The legislation, scheduled for final passage in the Republican-led House on Tuesday, will repeal a Depression-era law that would reduce Social Security benefits by $1 for every $3 a beneficiary from 65 to 69 earns in wages over $17,000. President Clinton said he would sign the bill into law.
Because the repeal is retroactive to Jan. 1, about 415,000 working seniors or dependents will get refunds for the money already deducted this year from their Social Security checks--a total of $1.4 billion, or an average of $3,500 per person.
“We are working hard to ensure that Social Security beneficiaries who are affected by the new law will have money in their pockets quickly,” said Social Security Commissioner Kenneth Apfel.
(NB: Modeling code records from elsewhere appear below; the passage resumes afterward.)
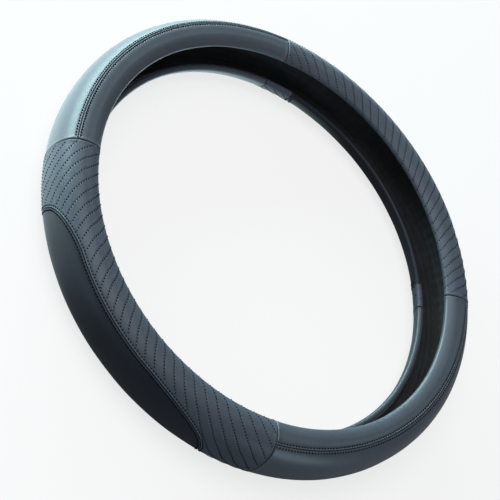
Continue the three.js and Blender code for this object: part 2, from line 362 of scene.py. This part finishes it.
EDGE_POINTS = 2400              # of each corner, to read the border's angle from
CORNER_POINTS = 400             # of the border's line: in a corner, along a side, along the top
SIDE_POINTS = 260
TOP_POINTS = 120
BORDER_STEP = 0.5
BLOCK = 8000                    # places measured at a time
INSERT_ROWS = 92                # beyond the fine rows
# Columns of an insert as shares of its width: the reach of the fine ones, their step and the others' step.
INSERT_SHARES = (0.03, 0.0022, 0.0085)


def insert_half(angle, corner):
    """Half of an insert on one corner's side, at a section angle, as a ring angle."""
    low = np.clip((SHOULDER - angle) / (SHOULDER - REAR_LIP), 0, 1)
    share = np.clip((angle - SHOULDER) / (corner["top"] - SHOULDER), 0, 1)
    round_ = (1 - share ** corner["curve"]) ** (1 / corner["curve"])
    upper = corner["flat"] + (corner["side"] - corner["flat"]) * round_
    return np.where(angle < SHOULDER, corner["side"] + (INSERT_REAR - corner["side"]) * low, upper)


def insert_edge(offset):
    """Section angle of an insert's border at a ring angle from its middle, and the rear lip's beside it."""
    angles, halves = [], []
    for corner, sense in ((FIRST_CORNER, -1), (LAST_CORNER, 1)):
        down = np.linspace(corner["top"], REAR_LIP, EDGE_POINTS)
        angles.append(down[::sense])
        halves.append((sense * insert_half(down, corner))[::sense])
    return np.interp(offset, np.concatenate(halves), np.concatenate(angles))


def border_line():
    """The border's places from one rear lip over the top to the other, as offsets and ways, evenly spaced."""
    sides = []
    for corner, sense in ((FIRST_CORNER, -1), (LAST_CORNER, 1)):
        down = corner["top"] - (corner["top"] - SHOULDER) * np.linspace(0, 1, CORNER_POINTS) ** 2
        down = np.concatenate([down, np.linspace(SHOULDER, REAR_LIP, SIDE_POINTS)[1:]])
        sides.append((sense * insert_half(down, corner), way_at(down)))
    across = np.linspace(0, 1, TOP_POINTS)[1:-1]
    top = sides[0][0][0] + (sides[1][0][0] - sides[0][0][0]) * across
    top_way = sides[0][1][0] + (sides[1][1][0] - sides[0][1][0]) * across
    offset = np.concatenate([sides[0][0][::-1], top, sides[1][0]])
    way = np.concatenate([sides[0][1][::-1], top_way, sides[1][1]])
    step = np.hypot(np.diff(offset) * np.radians(radius_at(way[1:])), np.diff(way))
    run = np.concatenate([[0], np.cumsum(step)])
    even = np.linspace(0, run[-1], int(run[-1] / BORDER_STEP) + 1)
    return np.interp(even, run, offset), np.interp(even, run, way), even


BORDER = border_line()


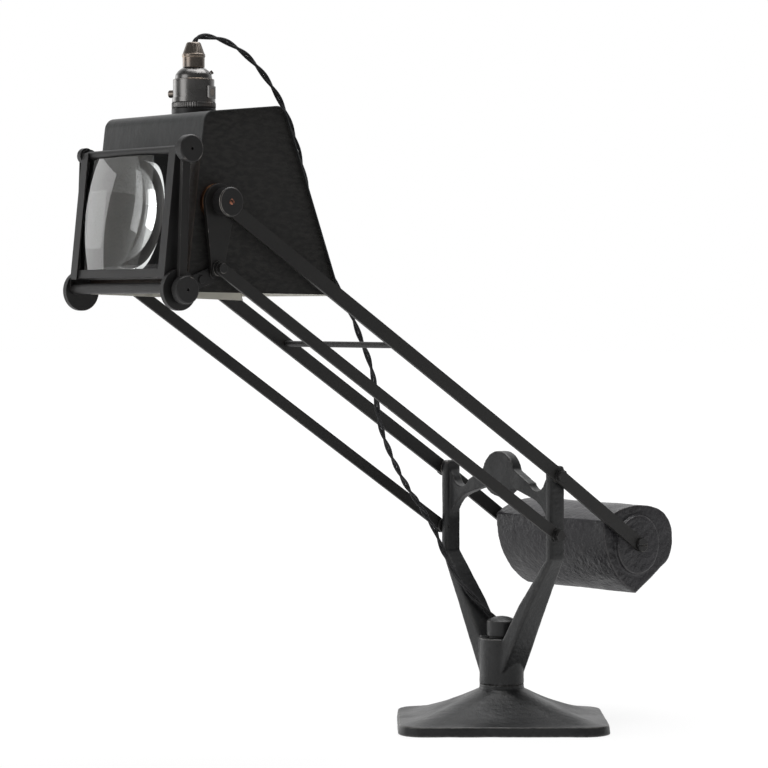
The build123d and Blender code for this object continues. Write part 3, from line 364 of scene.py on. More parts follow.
@material_maker
def cloth_finish(shade, place, colour):
    """Plaited cotton: two sets of threads that cross over and under, from the strand's own UV map."""
    braid = shade.add("UVMap", {"uv_map": "Braid"})
    round_way = shade.along("X", braid) * math.tau
    along = shade.along("Y", braid) * math.tau
    left = (round_way * 8.0 + along).sine()
    right = (round_way * 8.0 - along).sine()
    plait = (left * right).steps(-1.0, 1.0)
    fluff = shade.noise(place, 0.0009, 3.0, 0.7)
    return {
        "Base Color": shade.mix(plait * 0.6 + fluff * 0.4, scaled(colour, 0.60), scaled(colour, 1.6)),
        "Roughness": 0.86 - 0.12 * plait,
        "Sheen Weight": 0.18,
        "Sheen Roughness": 0.5,
        "Sheen Tint": (0.55, 0.55, 0.58, 1.0),
        "Normal": shade.bump(plait + 0.35 * fluff, 0.00014),
    }


@material_maker
def felt_finish(shade, place, colour):
    """Pressed wool, matted and dusty."""
    fibre = shade.noise(place, 0.0008, 5.0, 0.7)
    dust = shade.noise(place, 0.020, 4.0).steps(0.45, 0.80)
    return {
        "Base Color": shade.mix(dust * 0.6 + fibre * 0.3, colour, scaled(colour, 2.2)),
        "Roughness": 0.95,
        "Sheen Weight": 0.4,
        "Normal": shade.bump(fibre, 0.0004),
    }


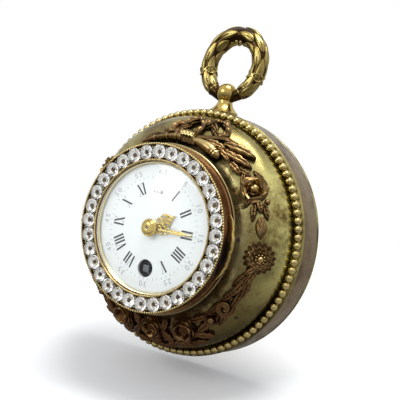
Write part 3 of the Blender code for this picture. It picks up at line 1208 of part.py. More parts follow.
def leaf(scale=1.0):
    """Models a leaf as a pointed oval with a raised rib along it."""
    half = LEAF_LENGTH / 2 * scale
    side = LEAF_WIDTH / 2 * scale
    mesh = bmesh.new()
    corners = [mesh.verts.new((x * half, y * side, -MOUNT_SINK)) for x, y in LEAF_BASE_SHARES]
    tip = LEAF_HEIGHT * LEAF_TIP_SHARE
    corners += [mesh.verts.new((x * half, y * side, tip)) for x, y in LEAF_BASE_SHARES[::3]]
    corners += [mesh.verts.new((x * half, 0, LEAF_HEIGHT * scale)) for x in LEAF_RIB_SHARES]
    bmesh.ops.convex_hull(mesh, input=corners)
    return mesh


PETAL_NOTCH_SHARES = (0.8, 0.9)


def blossom(radius, height, petals, ring_shares):
    """Models a flower as lobed rings that rise to its heart; the shares are (radius, height)."""
    mesh = bmesh.new()
    count = 2 * petals
    rows = []
    for index, (radius_share, height_share) in enumerate(ring_shares):
        lobe = PETAL_NOTCH_SHARES[0 if index < 2 else 1]
        row = []
        for step in range(count):
            reach = radius * radius_share * (1 if step % 2 else lobe)
            x, y = polar(reach, FULL_TURN * step / count)
            row.append(mesh.verts.new((x, y, height * height_share if index else -MOUNT_SINK)))
        rows.append(row)
    for lower, upper in zip(rows, rows[1:]):
        for index in range(count):
            after = (index + 1) % count
            mesh.faces.new((lower[index], lower[after], upper[after], upper[index]))
    mesh.faces.new(rows[0])
    mesh.faces.new(rows[-1])
    return mesh


ROSE_PETALS = 5
ROSE_RING_SHARES = ((1.0, 0.0), (0.78, 0.8), (0.35, 1.0))
DAISY_PETALS = 7
DAISY_RING_SHARES = ((1.0, 0.0), (0.95, 0.55), (0.4, 0.4), (0.3, 1.0))


def rose(scale=1.0):
    """Models a full rose or, at a smaller scale, a bud."""
    return blossom(ROSE_RADIUS * scale, ROSE_HEIGHT * scale, ROSE_PETALS, ROSE_RING_SHARES)


RIBBON_LIFT_SHARE = 0.6
RIBBON_SECTION_SHARES = ((-1, -1), (1, -1), (1, 0.5), (0, 1), (-1, 0.5))


def ribbon(path, radius, closed=False):
    """Lays a flattened strip along (clock degrees, dome share) places."""
    frames = [dome_frame(math.radians(clock_degrees), share) for clock_degrees, share in path]
    count = len(frames)
    mesh = bmesh.new()
    rows = []
    for index, (place, _, _, outward) in enumerate(frames):
        before = frames[(index - 1) % count if closed else max(index - 1, 0)][0]
        after = frames[(index + 1) % count if closed else min(index + 1, count - 1)][0]
        along = (after - before).normalized()
        side = outward.cross(along).normalized()
        rise = along.cross(side)
        row = []
        for x_share, y_share in RIBBON_SECTION_SHARES:
            offset = side * (radius * x_share) + rise * (radius * (RIBBON_LIFT_SHARE + y_share))
            row.append(mesh.verts.new(place + offset))
        rows.append(row)
    links = list(zip(rows, rows[1:] + rows[:1])) if closed else list(zip(rows, rows[1:]))
    for lower, upper in links:
        for index in range(len(lower)):
            after = (index + 1) % len(lower)
            mesh.faces.new((lower[index], lower[after], upper[after], upper[index]))
    if not closed:
        mesh.faces.new(rows[0])
        mesh.faces.new(rows[-1])
    return mesh


def dome_cutter():
    """Makes the body that mounts are fitted against: the shell's outside plus the clearance."""
    bead_front = BEAD_FORWARD + BEAD_RADIUS + CLEARANCE
    outline = [(0, BEAD_SEAT), (FLANGE_RADIUS, BEAD_SEAT), (FLANGE_RADIUS, bead_front)]
    outline += offset_inward([(DOME_EDGE_RADIUS, bead_front)] + shell_outline(), -CLEARANCE)
    outline += [(NECK_RADIUS + CLEARANCE, COLLAR_FRONT), (0, COLLAR_FRONT)]
    return turned("dome_cutter", outline)


def cast_mount(name, elements):
    """Fuses the elements of a mount in one casting and fits its back to the dome."""
    for element in elements:
        bmesh.ops.triangulate(element, faces=element.faces)
    mount = made(name, elements[0], "gilt_bronze")
    for number, element in enumerate(elements[1:]):
        boolean(mount, made(name + "_element_" + str(number), element), "UNION")
    boolean(mount, dome_cutter(), "DIFFERENCE")


QUIVER_SHARES = ((331, 0.2), (347, 0.2), (4, 0.34), (18, 0.5), (36, 0.5))
LEFT_LOOP_SHARES = ((0, 0.4), (354, 0.75), (347, 0.66), (351, 0.3))
RIGHT_LOOP_SHARES = ((3, 0.4), (1, 0.82), (8, 0.9), (10, 0.5))
RIBBON_END_SHARES = ((9, 0.5), (15, 0.85), (22, 0.88))
TROPHY_LEAF_SCALE = 0.9
TROPHY_KNOT_SHARES = (4, 0.36)
TROPHY_KNOT_SCALE = 0.55
DROP_STEM_SHARES = ((51, 0.4), (60, 0.42), (70, 0.4), (79, 0.4))
DROP_ROSE_SHARES = (57.5, 0.42)
DROP_BUD_SHARES = (79, 0.4)
DAISY_SHARES = (93.5, 0.46)
GARLAND_REACH = 68
GARLAND_STEPS = 10
GARLAND_STEM_SHARE = 0.36
GARLAND_MIDDLE_SCALE = 0.9
TROPHY_LEAF_SHARES = ((36.5, 0.34, 5), (37.0, 0.66, 22), (332.0, 0.36, 160))
DROP_LEAF_SHARES = ((51.0, 0.36, 12), (67.0, 0.22, -10), (67.5, 0.6, 25))
GARLAND_LEAF_SHARES = ((109.5, 0.3, 0), (117.5, 0.42, 5), (149.0, 0.46, 20), (169.5, 0.36, 0))
GARLAND_ROSE_SHARES = ((138.0, 0.4, 0.7), (158.5, 0.36, 1.0))


def make_trophy():
    """Casts the ribbon bow with the quiver lying through it, at the top."""
    elements = [ribbon(QUIVER_SHARES, QUIVER_RADIUS), ribbon(RIBBON_END_SHARES, RIBBON_RADIUS)]
    elements += [ribbon(loop, RIBBON_RADIUS, closed=True) for loop in (LEFT_LOOP_SHARES, RIGHT_LOOP_SHARES)]
    elements += [set_on_dome(leaf(TROPHY_LEAF_SCALE), clock, share, heading)
                 for clock, share, heading in TROPHY_LEAF_SHARES]
    elements.append(set_on_dome(rose(TROPHY_KNOT_SCALE), *TROPHY_KNOT_SHARES))
    cast_mount("ribbon_trophy", elements)


def mirrored(clock_degrees, side):
    """Gives the same place on the other half of the dial when the side is -1."""
    return clock_degrees if side > 0 else 360 - clock_degrees


def heading_on(heading, side):
    """Gives the same heading on the other half of the dial when the side is -1."""
    return heading if side > 0 else 180 - heading


def make_side_mounts():
    """Casts the drops with a rose and a bud, and the round flowers under them, on both sides."""
    for side, word in ((1, "right"), (-1, "left")):
        stem = [(mirrored(clock, side), share) for clock, share in DROP_STEM_SHARES]
        elements = [ribbon(stem, RIBBON_RADIUS)]
        elements += [set_on_dome(leaf(), mirrored(clock, side), share, heading_on(heading, side))
                     for clock, share, heading in DROP_LEAF_SHARES]
        for scale, (clock, share) in ((BUD_RADIUS / ROSE_RADIUS, DROP_BUD_SHARES), (1, DROP_ROSE_SHARES)):
            elements.append(set_on_dome(rose(scale), mirrored(clock, side), share))
        cast_mount("rose_drop_" + word, elements)
        flower = blossom(DAISY_RADIUS, DAISY_HEIGHT, DAISY_PETALS, DAISY_RING_SHARES)
        clock, share = DAISY_SHARES
        daisy = made("daisy_" + word, set_on_dome(flower, mirrored(clock, side), share), "gilt_bronze")
        boolean(daisy, dome_cutter(), "DIFFERENCE")


def make_garland():
    """Casts the swag of leaves and roses on a stem round the bottom."""
    stem = [(180 + GARLAND_REACH * (2 * step / GARLAND_STEPS - 1), GARLAND_STEM_SHARE)
            for step in range(GARLAND_STEPS + 1)]
    elements = [ribbon(stem, RIBBON_RADIUS)]
    for side in (1, -1):
        elements += [set_on_dome(leaf(), mirrored(clock, side), share, heading_on(heading, side))
                     for clock, share, heading in GARLAND_LEAF_SHARES]
        elements += [set_on_dome(rose(scale), mirrored(clock, side), share)
                     for clock, share, scale in GARLAND_ROSE_SHARES]
    elements.append(set_on_dome(rose(GARLAND_MIDDLE_SCALE), 180, GARLAND_STEM_SHARE))
    cast_mount("garland", elements)


def clear_scene():
    """Removes every object and mesh that the file starts with."""
    for item in list(bpy.data.objects):
        bpy.data.objects.remove(item)
    for data in list(bpy.data.meshes):
        bpy.data.meshes.remove(data)


def main():
    """Builds the clock."""
    clear_scene()
    make_front_shell()
    make_bead_gallery()
    make_case_band()
    make_back_cover()
    make_pendant()
    make_pendant_screw()
    make_wreath_ring()
    make_bezel_group()
    make_dial()
    make_hands()
    make_frame()
    make_train()
    make_barrel()
    make_winding()
    make_escapement()
    make_balance_cock()
    make_motion_work()
    make_trophy()
    make_side_mounts()
    make_garland()


main()
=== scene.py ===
import json
import math

import bmesh
import bpy
from bpy.props import FloatProperty, FloatVectorProperty, IntProperty, PointerProperty
import numpy as np
from mathutils import Matrix, Vector


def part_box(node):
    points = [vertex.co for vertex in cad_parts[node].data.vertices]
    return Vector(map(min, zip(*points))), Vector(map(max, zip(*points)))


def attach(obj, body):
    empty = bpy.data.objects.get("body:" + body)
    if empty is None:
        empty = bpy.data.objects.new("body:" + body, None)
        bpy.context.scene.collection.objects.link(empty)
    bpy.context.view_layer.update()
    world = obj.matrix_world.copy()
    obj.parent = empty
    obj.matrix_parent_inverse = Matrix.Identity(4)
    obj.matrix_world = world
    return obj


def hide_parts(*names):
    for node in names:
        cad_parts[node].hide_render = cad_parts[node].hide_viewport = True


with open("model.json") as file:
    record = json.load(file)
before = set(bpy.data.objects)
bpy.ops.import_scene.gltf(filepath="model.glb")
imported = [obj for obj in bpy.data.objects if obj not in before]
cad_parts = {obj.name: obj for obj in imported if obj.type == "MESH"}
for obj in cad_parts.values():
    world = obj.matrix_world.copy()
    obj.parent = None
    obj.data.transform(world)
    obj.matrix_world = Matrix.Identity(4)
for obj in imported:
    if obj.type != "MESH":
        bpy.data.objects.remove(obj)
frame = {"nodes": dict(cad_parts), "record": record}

bl_info = {
    "name": "Boudoir clock",
    "version": (1, 0, 0),
    "blender": (4, 5, 0),
    "location": "View3D > Sidebar > Clock",
    "description": "Dresses the clock's working solids with turned brass, set stones, enamel and gilt mounts",
    "category": "Object",
}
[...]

If Clinton signs the bill by mid-April, Apfel said the checks should be sent by early May and monthly benefits adjusted by June.
The repeal directly affects 800,000 Social Security recipients who are working this year and another 100,000 who haven’t sought benefits because they have jobs. With the earnings test eliminated, Apfel said each of these people could receive an additional $6,700 in Social Security this year.
In addition, 7.5 million people between the ages of 62 and 70 who receive Medicare, Social Security or both will get notices from the Social Security Administration describing the new law and how it could affect them.
A spokesman for House Ways and Means Committee Chairman Bill Archer (R-Texas) said Archer is “glad the SSA is moving quickly to make seniors whole.”
Archer first introduced a bill to repeal the limit in 1970 and the concept has always had broad support, but until this year it was always used as a “sweetener” added to more controversial legislation that failed to pass. This year, Democrats and Republicans alike found the measure irresistible as both parties court the elderly vote for the November elections.
Employers facing a tight job market are also clamoring for more workers and there are many jobs in retail and services that are a perfect fit for people over age 65.
“The earnings test is counterproductive in an economy in which employers want and need the skills and talents of older workers,” Apfel said. “It is an outdated policy.”